Corruption of customs officials is the lubricant that makes trade misinvoicing possible. As one illustrative example of the extent and impact of such corruption, consider the case of Humberto Angulo Montero, the former head of the Cartagena Office of Colombia’s National Directorate of Taxes and Customs (Dirección de Impuestos y Aduanas Nacionales, or DIAN). In 2015, following a nine-year investigation, Angulo was arrested for taking kickbacks from smuggling networks importing alcohol, cigarettes, textiles, and shoes. The investigation revealed that Angulo facilitated the under-reporting of goods by up to 50%, allowing the importers to make colossal profits. In return, the importers gave Angulo a share of those profits—a hefty enough share that his personal wealth increased an astounding 580% between 2003 and 2009. Angulo’s case may be extreme, but it is hardly unique.
Governments in countries like Colombia can and should do more to prevent this sort of corruption. While Colombia took an important step forward in 2015 by passing its Customs Law No. 1762, there is still much room for improvement. Here are four recommendations for making progress on this issue, which are tailored to Colombia but that may apply more broadly:
- First, the government should conduct annual national risk assessments to pinpoint trade sectors that are at especially high risk for corruption and misinvoicing; such reports can help the government determine how to allocate its anticorruption resources most effectively. High-risk areas might include free trade zones, and might also include goods and sectors with larger import-export value gaps, as well as trading partners where TBML risks are greatest. Colombia’s Financial Intelligence Unit (Unidad de Información y Análisis Financiero, or UIAF) has been conducting national risk assessments every three years, but these assessments do not focus specifically on trade misinvoicing and TBML, and lack clear recommendations for addressing these problems. Future UIAF assessment should include a chapter dedicated specifically to trade.
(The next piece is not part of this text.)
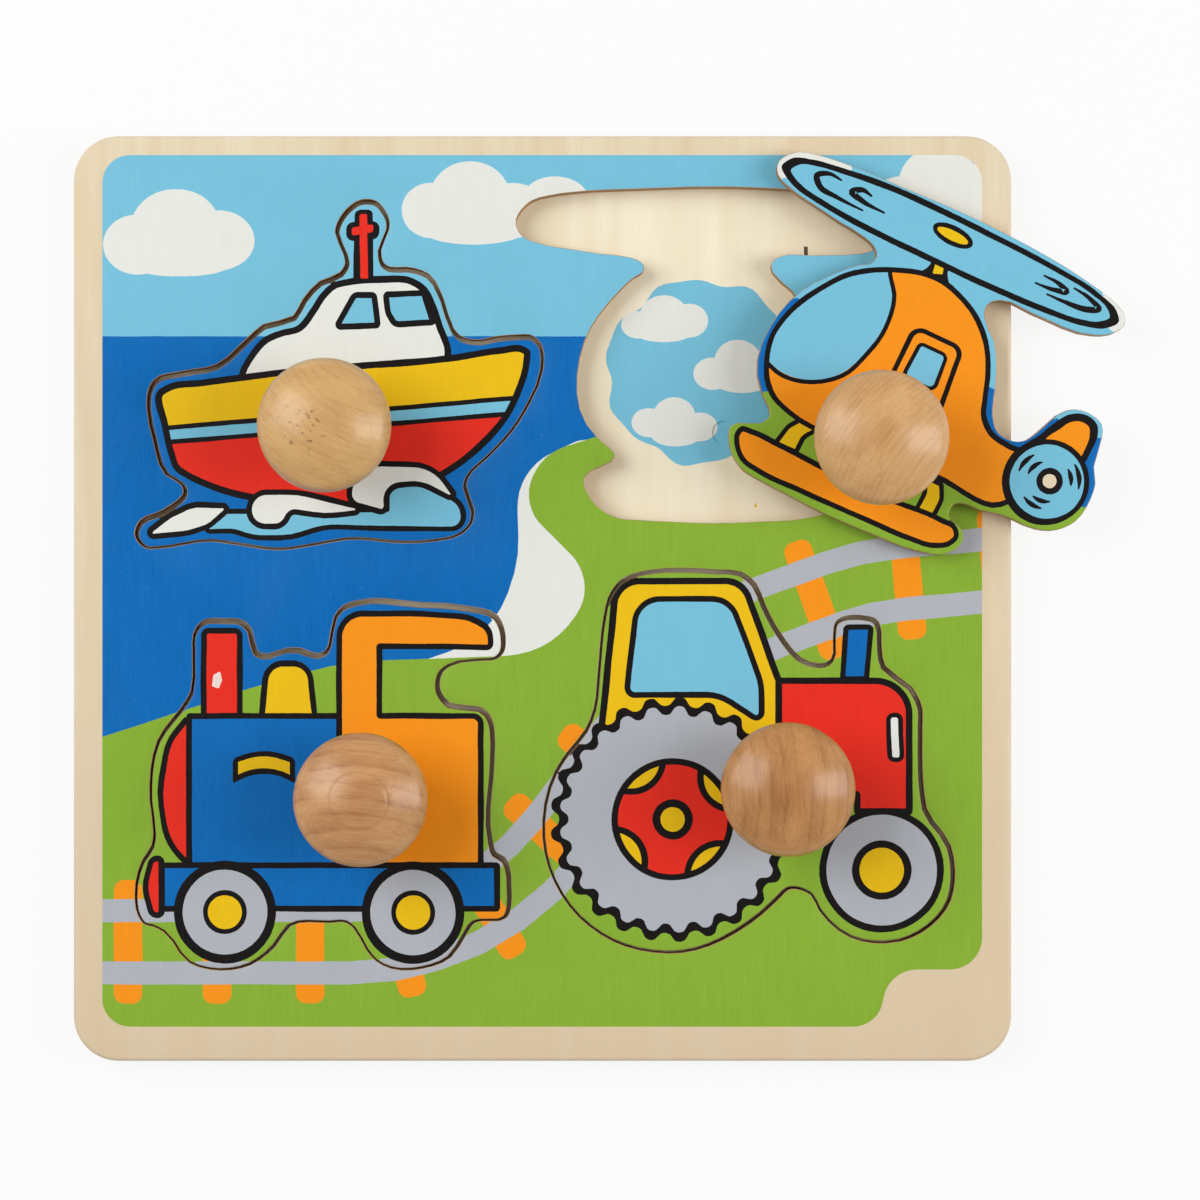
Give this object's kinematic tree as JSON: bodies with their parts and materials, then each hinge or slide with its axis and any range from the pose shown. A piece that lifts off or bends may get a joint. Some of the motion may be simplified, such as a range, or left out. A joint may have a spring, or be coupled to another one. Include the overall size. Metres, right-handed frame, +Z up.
{
  "type": "peg puzzle",
  "caption": "Wooden inset puzzle board with vehicle pieces cut from its printed top sheet, each lifted out by a big turned knob.",
  "frame": {"origin": "centre of the board's underside, on the surface that the puzzle lies on", "axes": "+X to the right and +Y to the top of the printed picture, +Z up from the table towards the knobs"},
  "size_m": [0.246, 0.217, 0.038],
  "materials": {
    "plywood": "bare sanded birch plywood",
    "printed_plywood": "screen-printed birch plywood, satin",
    "beech": "turned and clear-lacquered beech",
    "zinc_steel": "zinc-plated"
  },
  "bodies": {
    "board": {"base_board": "plywood", "frame_board": "printed_plywood"},
    "boat": {"boat_piece": "printed_plywood", "boat_knob": "beech", "boat_screw": "zinc_steel"},
    "train": {"train_piece": "printed_plywood", "train_knob": "beech", "train_screw": "zinc_steel"},
    "tractor": {"tractor_piece": "printed_plywood", "tractor_knob": "beech", "tractor_screw": "zinc_steel"},
    "helicopter": {"helicopter_piece": "printed_plywood", "helicopter_knob": "beech", "helicopter_screw": "zinc_steel"}
  },
  "joints": [
    {"name": "boat_lift", "type": "slide", "parent": "board", "child": "boat", "axis": [0, 0, 1], "range_m": [0, 0.04]},
    {"name": "train_lift", "type": "slide", "parent": "board", "child": "train", "axis": [0, 0, 1], "range_m": [0, 0.04]},
    {"name": "tractor_lift", "type": "slide", "parent": "board", "child": "tractor", "axis": [0, 0, 1], "range_m": [0, 0.04]},
    {"name": "helicopter_lift", "type": "slide", "parent": "board", "child": "helicopter", "axis": [0, 0, 1], "range_m": [0, 0.04]}
  ]
}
This assessment should be prepared in collaboration with DIAN, and should incorporate findings from think tanks and international organizations such as Global Financial Integrity (GFI), the Latin American Financial Action Task Force (GAFILAT), and the International Monetary Fund (IMF), all of which have conducted numerous analyses identifying country-specific vulnerabilities and facilitators of trade-based corruption and money laundering. GFI’s 2019 report on Colombia, for example, flags mineral fuels, precious stones and metals, and machinery as high-risk products for trade misinvoicing, and also identifies Colombia’s trade with the United States, China, and Mexico to be high-risk trading partners for TBML.
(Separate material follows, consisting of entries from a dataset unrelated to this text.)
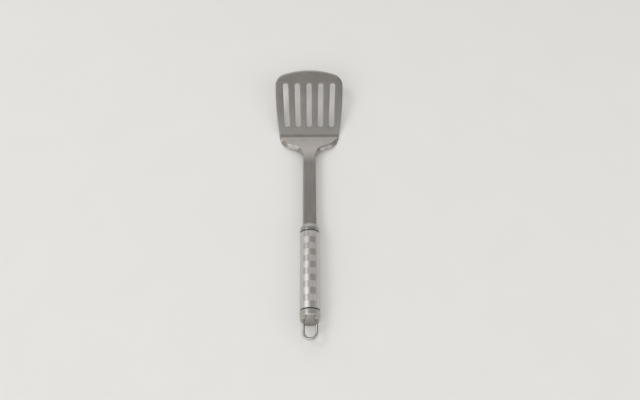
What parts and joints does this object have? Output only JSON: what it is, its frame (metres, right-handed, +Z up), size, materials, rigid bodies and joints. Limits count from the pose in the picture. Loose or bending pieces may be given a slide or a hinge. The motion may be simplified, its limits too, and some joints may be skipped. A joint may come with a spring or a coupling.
{
  "type": "slotted kitchen turner",
  "caption": "Slotted kitchen turner: a flat blade bent up from a flanged heel, a channel shank, and a round tubular handle with a swinging wire loop to hang it by.",
  "frame": {"origin": "middle of the turner's own box, at the height of the surface that it rests on", "axes": "+Y along the handle towards the blade, +Z up from that surface, +X to the right seen from the loop"},
  "size_m": [0.08, 0.325, 0.0264],
  "materials": {
    "blade_steel": "satin stainless",
    "cap_steel": "fine satin stainless",
    "chequered_steel": "stainless tube with squares brushed in two ways",
    "wire_steel": "polished stainless wire",
    "black_seal": "black seal rubber",
    "rod_steel": "plain steel"
  },
  "bodies": {
    "turner": {"turner_blade": "blade_steel", "front_collar": "cap_steel", "front_seal_ring": "black_seal", "handle_sleeve": "chequered_steel", "rear_seal_ring": "black_seal", "end_cap": "cap_steel", "loop_lug": "cap_steel", "tie_rod": "rod_steel", "tang_rivets": "rod_steel"},
    "loop": {"hanging_loop": "wire_steel"}
  },
  "joints": [
    {"name": "loop_swing", "type": "hinge", "parent": "turner", "child": "loop", "pos_m": [0, -0.14522, 0.01], "axis": [1, 0, 0], "range_deg": [-90, 90]}
  ]
}
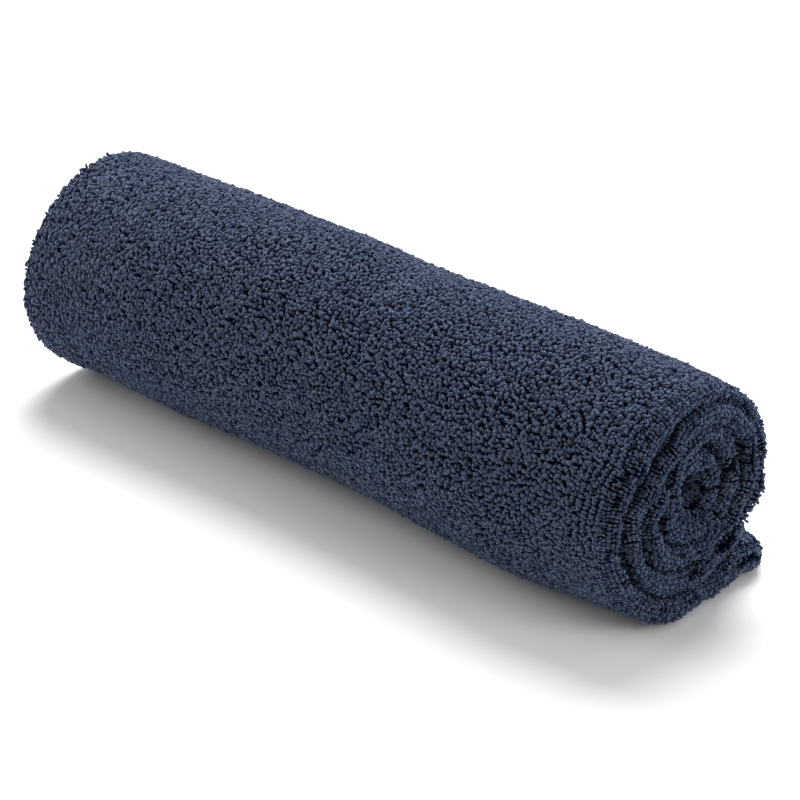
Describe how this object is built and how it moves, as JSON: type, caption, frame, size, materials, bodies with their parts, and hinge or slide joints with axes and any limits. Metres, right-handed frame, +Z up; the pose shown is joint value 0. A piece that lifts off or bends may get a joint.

- Second, countries can make use of modern technology to increase transparency and accountability at customs checkpoints. In Colombia, for example, DIAN should make use of GFTrade – a tool that provides real-time price comparisons for traded goods, thereby helping to flag potential trade misinvoicing for further investigation. In addition, Colombia should convert the processing of trade-related documents from traditional systems to technologically advanced systems using distributed ledger technologies (DLT) such as blockchain. According to GFI, DLT can “help share and verify data across multiple devices to increase transparency, reduce the risk of tampering, and remove the need for a trusted third party.” Admittedly, a country like Colombia might not have the resources or technical expertise to implement such tools, but if that is so, then the international community should provide appropriate assistance.
- Third, DIAN should implement fully the World Customs Organization’s Data Model, which standardizes customs procedures by consolidating data requirements and facilitating cross-border information sharing. Although DIAN has made some efforts in this vein, it has not yet fully implemented this model in its customs management system. Doing so would help DIAN close gaps in information, and ensure the proper control and efficient movement of goods across borders.
- Fourth, the collection and sharing of beneficial ownership (BO) information must be done in a complete and timely manner. Currently Colombian customs authorities are missing important BO data for complex corporate structures, especially when foreign ownership or control is involved. Moreover, there is a one-year time lag in between the update of BO registers. These inefficiencies create loopholes for legal entities to hide their true identity through the use of proxies at the time of reporting. To address this challenge, Colombia should integrate BO information as part of its customs laws and create a public registry of BO information within an integrated and secured system that would allow the real-time access of information among all relevant stakeholders, such as UIAF and DIAN.
In Colombia, as in far too many countries around the world, criminal networks are able to corrupt the customs service in order to facilitate smuggling, money laundering, and other malfeasance. Implementing the recommendations described above might not eliminate this problem, but would nonetheless make it substantially harder for corrupt customs officials to facilitate (or, worse participate in) trade misinvoicing schemes without getting caught.